Pretty soon a nearby CB reported that the bird had reappeared down at the cove where we had just been. By the time we got there people reported that it had flown off inland towards Barnaby Lane. Things were getting very frustrating and I began to think about that cheering crown which had been only 5 yards from me. As we walked back up the track towards the main path through Higher Town we heard a loud whistle from Barnaby Lane and felt sure that the bird had been relocated there. We began jogging again but sure enough the bird was long gone by the time we got there.
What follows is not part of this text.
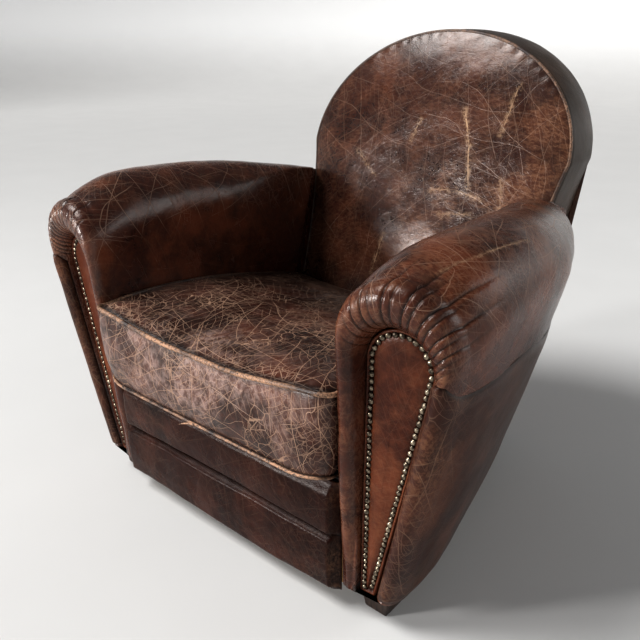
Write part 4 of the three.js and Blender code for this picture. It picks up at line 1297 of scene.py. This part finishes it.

It appeared that you needed to be in the small group of people who relocated the bird to have any chance, as soon as it had been seen it seemed to disappear. Reports suggested that the Thrush had flown off in the direction of St Warna’s cove and knowing that there were some fairly panoramic views from that side of the island we headed off. We felt that if we kept trying we might get lucky, the boat wasn’t leaving until nearly 7pm and if necessary we would be back tomorrow. After 30 minutes or so we left the cove and headed back to Barnaby Lane, this would be our last site and last attempt of the day. At the end of the lane where it widens out there was a large gathering of birders, this was the site of the last confirmed sighting some 45 minutes ago and this is where we met Stuart. He had been fog bound at St Just but had miraculously managed to get on to the Scillonian, he was the last person on to the boat! He had already seen the Short-toed Eagle and amazingly he had also seen the White’s Thrush!! He had seen the bird on a drystone wall and had been with the group who gave the loud whistle! – he had only been on Agnes for an hour or so! As the light began to fade so our hopes disappeared, the bird had eluded us and hundreds of others for 9 hours. We would be back tomorrow!